The perfume was the same stuff she had recently used on her brother’s body when she washed him for burial. And now, as the two men sit together, she intuits the link between the living of her brother and the dying of her Lord. If she could have foreseen that getting Lazarus back would cost her Jesus, would she have stopped him from raising him? What a choice. And so her grief is great. She had just learned to know him as the resurrection and the life. She had heard his voice command the dead to come forth. If they kill him, if they silence that voice, then who will raise the dead?
Mary is reckless, but Judas is tight. Mary is open and indiscreet, and Judas is closed off and duplicitous. He is a disappointed man. He used to admire Jesus; here was the Messiah, who should restore the nation of Israel. But by now, Judas thinks that Jesus has lost it altogether. He’s angry at his leader, and he’s turning against him. He’s faking it, and he’s doing little acts of sabotage along the way. Even when what he says is true, like about the poor, it’s really an indirect attack. He’s really saying, “How can you let this happen to yourself? How can you throw this all away?”
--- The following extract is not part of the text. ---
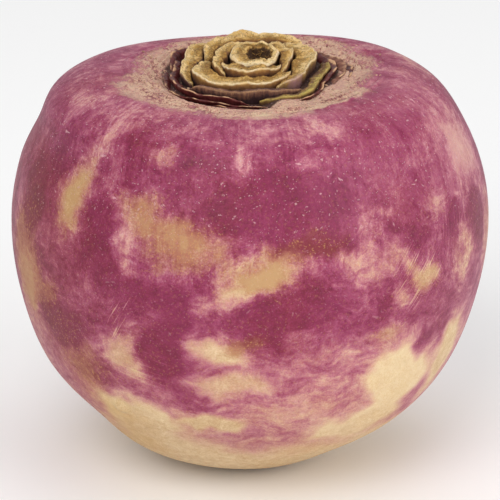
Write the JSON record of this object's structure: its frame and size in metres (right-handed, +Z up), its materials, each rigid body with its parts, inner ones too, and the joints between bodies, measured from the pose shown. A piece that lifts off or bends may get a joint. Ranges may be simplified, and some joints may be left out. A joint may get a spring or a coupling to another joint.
{
  "type": "turnip",
  "caption": "Purple-top turnip with its leaves cut off short: a broad round root that turns cream below, a corky crown and a rosette of cut leaf bases, standing on its trimmed taproot scar.",
  "frame": {"origin": "centre of the flat taproot scar that the turnip stands on", "axes": "+Z up the root's axis towards the crown; the front, where the crown leans, is -Y"},
  "size_m": [0.09, 0.0883, 0.0802],
  "materials": {
    "root_skin": "smooth thin skin with a soft waxy sheen, purple above and cream round the foot",
    "crown_heart": "dry cut stem, matt and fibrous",
    "leaf_base": "dry fibrous cut flesh with pale edges, matt",
    "green_leaf_base": "fresher yellow-green leaf base, matt",
    "dry_scale": "papery dark maroon scale, slightly glossy",
    "tan_scale": "papery pinkish tan scale, matt"
  },
  "bodies": {
    "root": {"root": "root_skin", "crown_heart": "crown_heart", "leaf_base_inner_front": "leaf_base", "leaf_base_inner_right": "leaf_base", "leaf_base_inner_left": "leaf_base", "leaf_base_front": "leaf_base", "leaf_base_right": "leaf_base", "leaf_base_back": "leaf_base", "leaf_base_left": "leaf_base", "leaf_base_ribbed": "leaf_base", "leaf_base_green": "green_leaf_base", "dry_scale_left": "dry_scale", "dry_scale_right": "dry_scale", "dry_scale_back": "dry_scale", "dry_scale_rim": "dry_scale", "dry_scale_side": "dry_scale", "dry_scale_front": "dry_scale", "dry_scale_tan": "tan_scale", "dry_scale_outer": "tan_scale"}
  },
  "joints": []
}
Don’t think of Judas as a monster; he is a frustrated idealist. He represents a part of all of us, our frustration at the way that God does things. Especially at the losses in our lives in spite of our belief in God. Like when you thought that God was leading you but things did not turn out. Like when you had rejoiced in something as a gain, that turned out as a loss. The new job you got that turned out worse than the job you had left it for. Your vision that proved to be only a mirage. The dream that had inspired you has been deferred, and “dried up like a raisin in the sun.” What are you embittered at? How do you vent? How do you transfer it on to others? What do you hold against God? In this case repentance means this: Shall you nurture your frustration, or can you give it up to God?
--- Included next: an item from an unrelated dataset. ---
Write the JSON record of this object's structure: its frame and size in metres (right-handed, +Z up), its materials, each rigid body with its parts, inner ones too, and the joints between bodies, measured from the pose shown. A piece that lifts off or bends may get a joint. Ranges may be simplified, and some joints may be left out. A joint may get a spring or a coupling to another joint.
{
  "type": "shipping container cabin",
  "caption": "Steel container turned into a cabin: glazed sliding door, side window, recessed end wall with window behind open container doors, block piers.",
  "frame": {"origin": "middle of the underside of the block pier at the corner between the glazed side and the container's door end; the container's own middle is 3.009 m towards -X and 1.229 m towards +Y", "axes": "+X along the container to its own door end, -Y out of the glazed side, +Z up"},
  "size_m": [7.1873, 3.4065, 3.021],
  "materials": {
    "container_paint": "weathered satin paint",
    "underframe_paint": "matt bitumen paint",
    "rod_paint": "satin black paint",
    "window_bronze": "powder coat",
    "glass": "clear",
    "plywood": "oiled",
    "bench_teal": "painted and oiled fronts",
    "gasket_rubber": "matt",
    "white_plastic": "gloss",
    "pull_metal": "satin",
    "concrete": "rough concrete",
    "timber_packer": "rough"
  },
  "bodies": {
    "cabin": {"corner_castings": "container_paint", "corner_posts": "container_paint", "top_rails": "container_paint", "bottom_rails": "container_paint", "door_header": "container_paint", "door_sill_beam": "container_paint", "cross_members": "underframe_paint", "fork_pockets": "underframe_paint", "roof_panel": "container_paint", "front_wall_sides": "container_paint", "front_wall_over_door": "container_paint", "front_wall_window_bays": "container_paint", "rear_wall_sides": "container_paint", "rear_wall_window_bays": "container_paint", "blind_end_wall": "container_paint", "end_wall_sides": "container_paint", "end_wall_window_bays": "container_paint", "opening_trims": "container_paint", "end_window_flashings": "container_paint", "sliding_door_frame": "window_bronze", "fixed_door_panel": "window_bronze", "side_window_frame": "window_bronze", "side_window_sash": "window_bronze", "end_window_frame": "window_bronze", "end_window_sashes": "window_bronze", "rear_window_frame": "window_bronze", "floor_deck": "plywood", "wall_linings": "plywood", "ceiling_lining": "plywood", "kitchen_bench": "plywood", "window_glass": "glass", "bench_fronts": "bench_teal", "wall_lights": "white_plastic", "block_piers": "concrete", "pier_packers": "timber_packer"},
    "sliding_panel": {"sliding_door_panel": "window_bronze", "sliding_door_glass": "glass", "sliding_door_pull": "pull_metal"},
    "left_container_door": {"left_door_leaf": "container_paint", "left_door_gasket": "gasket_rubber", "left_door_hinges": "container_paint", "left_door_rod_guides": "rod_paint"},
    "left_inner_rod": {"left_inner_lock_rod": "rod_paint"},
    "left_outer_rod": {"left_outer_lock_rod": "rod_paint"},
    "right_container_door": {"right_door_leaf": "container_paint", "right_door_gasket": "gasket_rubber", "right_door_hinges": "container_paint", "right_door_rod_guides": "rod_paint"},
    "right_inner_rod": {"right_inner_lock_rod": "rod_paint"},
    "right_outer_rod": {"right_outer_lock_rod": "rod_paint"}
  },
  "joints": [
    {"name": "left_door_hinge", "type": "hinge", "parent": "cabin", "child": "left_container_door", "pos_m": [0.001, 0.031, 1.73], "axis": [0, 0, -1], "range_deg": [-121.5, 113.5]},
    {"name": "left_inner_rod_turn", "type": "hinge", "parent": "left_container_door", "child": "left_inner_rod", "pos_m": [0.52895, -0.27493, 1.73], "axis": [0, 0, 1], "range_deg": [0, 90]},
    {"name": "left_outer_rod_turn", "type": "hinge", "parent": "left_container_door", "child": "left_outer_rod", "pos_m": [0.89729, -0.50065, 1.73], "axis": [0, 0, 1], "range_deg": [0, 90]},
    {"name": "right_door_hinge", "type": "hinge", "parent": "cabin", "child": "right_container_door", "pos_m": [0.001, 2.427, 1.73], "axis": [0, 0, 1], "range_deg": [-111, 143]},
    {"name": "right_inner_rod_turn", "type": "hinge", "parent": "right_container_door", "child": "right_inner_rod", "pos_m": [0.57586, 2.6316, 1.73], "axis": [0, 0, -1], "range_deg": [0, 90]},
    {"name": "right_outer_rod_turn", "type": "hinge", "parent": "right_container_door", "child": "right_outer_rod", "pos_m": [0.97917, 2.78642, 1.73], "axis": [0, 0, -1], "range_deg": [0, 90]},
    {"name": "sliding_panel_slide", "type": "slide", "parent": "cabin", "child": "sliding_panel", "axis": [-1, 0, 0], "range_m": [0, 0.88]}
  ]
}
Judas is like Iago in Shakespeare’s Othello. His anger will lead him to the destruction of both Jesus and himself. But not just yet. He still has a choice. He isn’t playing out a script. Jesus’ rebuke is also an invitation. Judas can still surrender to this Messiah, even if he’s not the kind of Messiah he was hoping for. He can stop being double, and own up to his anger and his unbelief.
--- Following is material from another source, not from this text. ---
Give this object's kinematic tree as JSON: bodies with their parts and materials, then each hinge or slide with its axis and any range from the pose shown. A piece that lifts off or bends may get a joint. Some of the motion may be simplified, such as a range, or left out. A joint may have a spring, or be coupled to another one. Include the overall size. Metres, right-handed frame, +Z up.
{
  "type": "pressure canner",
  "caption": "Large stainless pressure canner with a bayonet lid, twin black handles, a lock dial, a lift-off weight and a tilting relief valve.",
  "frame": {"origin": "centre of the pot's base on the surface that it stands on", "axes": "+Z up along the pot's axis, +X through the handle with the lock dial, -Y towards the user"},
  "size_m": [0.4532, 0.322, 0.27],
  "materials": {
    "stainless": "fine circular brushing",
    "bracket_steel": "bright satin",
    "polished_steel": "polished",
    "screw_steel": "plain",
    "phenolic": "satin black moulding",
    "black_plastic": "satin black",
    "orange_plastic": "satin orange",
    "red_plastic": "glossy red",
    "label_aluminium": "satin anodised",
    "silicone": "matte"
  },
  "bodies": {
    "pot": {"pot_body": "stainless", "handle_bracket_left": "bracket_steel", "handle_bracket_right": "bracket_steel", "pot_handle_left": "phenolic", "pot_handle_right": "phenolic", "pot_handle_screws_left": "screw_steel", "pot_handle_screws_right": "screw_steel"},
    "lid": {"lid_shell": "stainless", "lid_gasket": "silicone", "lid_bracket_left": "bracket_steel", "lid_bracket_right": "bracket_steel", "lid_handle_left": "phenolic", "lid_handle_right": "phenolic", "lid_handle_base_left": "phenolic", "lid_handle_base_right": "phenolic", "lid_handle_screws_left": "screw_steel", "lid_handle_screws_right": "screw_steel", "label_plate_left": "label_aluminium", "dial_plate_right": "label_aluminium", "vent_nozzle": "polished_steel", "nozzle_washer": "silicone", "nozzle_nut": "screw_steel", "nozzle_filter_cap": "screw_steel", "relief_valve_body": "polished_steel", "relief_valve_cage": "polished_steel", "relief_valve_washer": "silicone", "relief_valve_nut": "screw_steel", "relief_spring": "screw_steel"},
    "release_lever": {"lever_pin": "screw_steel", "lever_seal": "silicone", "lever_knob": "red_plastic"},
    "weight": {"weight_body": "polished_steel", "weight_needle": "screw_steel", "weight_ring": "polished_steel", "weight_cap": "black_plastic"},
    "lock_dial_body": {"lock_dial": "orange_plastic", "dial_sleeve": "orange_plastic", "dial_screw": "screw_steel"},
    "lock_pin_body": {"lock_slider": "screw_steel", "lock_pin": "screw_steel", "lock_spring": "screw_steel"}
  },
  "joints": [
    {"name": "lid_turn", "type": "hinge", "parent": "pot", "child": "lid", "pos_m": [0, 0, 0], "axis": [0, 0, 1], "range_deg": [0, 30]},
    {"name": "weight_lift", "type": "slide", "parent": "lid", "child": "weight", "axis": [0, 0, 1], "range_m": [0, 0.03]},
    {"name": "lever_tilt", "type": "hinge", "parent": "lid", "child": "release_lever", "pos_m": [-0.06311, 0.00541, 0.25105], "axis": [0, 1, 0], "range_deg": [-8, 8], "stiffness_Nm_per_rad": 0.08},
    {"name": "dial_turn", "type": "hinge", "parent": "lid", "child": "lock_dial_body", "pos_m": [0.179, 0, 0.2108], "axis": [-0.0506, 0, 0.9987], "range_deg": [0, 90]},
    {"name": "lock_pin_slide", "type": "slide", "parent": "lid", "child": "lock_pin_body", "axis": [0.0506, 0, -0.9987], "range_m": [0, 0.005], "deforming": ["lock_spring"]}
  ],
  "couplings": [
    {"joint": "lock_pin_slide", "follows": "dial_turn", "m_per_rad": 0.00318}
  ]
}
He’ll have to make his confession. But of course that will feel like a loss. It will be a grief; there’s grief in every letting go, even in letting go what’s troubling you. There’s always grief in giving in to God, accepting the world the way God runs it; there’s grief in giving up the feeling of empowerment that anger gives. There’s grief in surrendering your frustrations, and giving up the justice that you deserve. There’s grief in just having been so wrong. Can Judas go down to grief along with Mary?
All of you have both Mary and Judas inside you. Lent is the season that reminds you to admit to your Judas, and submit to your Mary. And if the only perfume that your Judas has to put on Jesus’ feet is your anger or frustration or disappointment or your unbelief, God takes that as well. I give you permission to be mad at God. It’s better than faking it. God can take it, God works with it.
What God does not work with is our refusal to work it. We may not say it’s not that bad. We may not say he did not need to die for us. What we may not do with Jesus is keep him only as an inspired leader or teacher or example, disavowing the necessity of his death, and avoiding his hope in his resurrection. You can’t know Christ without the desperate side, without the sharing of his sufferings. You can’t know Christ without the perfume of his death and resurrection. But you can know Christ by letting your Judas die with him, and by clinging like Mary to the power of his resurrection.
I have three take-aways for you. First, the Christian faith has an impractical side, like Mary with the perfume. That has to be a part of your worship. You should not expect that all you do here in the liturgy is practical. Much of what you do, you do because it’s fitting for God, it’s the service of God, not yourselves. The worship service is an end in itself, and it’s hard to explain this to people who are not driven by a love of God or a desire for God. It looks like a “royal waste of time” (Marva Dawn). But it is worship. It’s perfume on Jesus’ feet. Let yourself be Mary.
It’s a fair question to ask how can we spend money on renovating our sanctuary and our pipe organ when we could give that money to the poor. But let me tell you—in all my work with the poor, I have never heard a poor person speak resentfully of a sacred sanctuary or beautiful music. Indeed, the opposite—it is poor people who appreciate these things more than prosperous people do. So if people ask you how we serve this community, you can answer that we offer worship! Not an answer they expect, or even accept, but you can rest in that answer for yourself.
Second is the importance of the poor for us as Christians. Not from a stance of philanthropy, like Judas, but a stance of solidarity and identity. Not only that we help them, but that we include them. The poor need justice and the poor need money. Where you begin is first to be with the poor. Eat with them. Sit with them. Wash their clothes. Wash their feet. Pray with them. Worship with them. Accept their love. What Jesus says to Judas is a parable: In order to know Christ, serve the poor. And knowing Christ is the key to loving God and loving your neighbor.
Third, if you struggle with this whole thing of the importance and meaning of Jesus’ death and resurrection, don’t do it logically but symbolically and emotionally. Let yourself be Judas and Mary. Let yourself be Judas, meditate on Judas, explore his feelings, what he represents about humanity and yourself. Go down with him and join him in being a “miserable offender.” And then also be Mary. Meditate on her, explore her feelings, what she represents for the hopes of humanity and yourself. Judas for death, Mary for life.
In our liturgy which follows today, be Judas in the prayer of confession. This is for grief and letting go. And then at communion be Mary—touch the body of Christ, put it in your mouth. I’m going to put some perfumed oil on the bread. Don’t worry, it’s completely edible. The bread is for life and the perfume is for love. Take the perfumed bread into your mouth, into your body, as the sign and seal of God’s great love for you.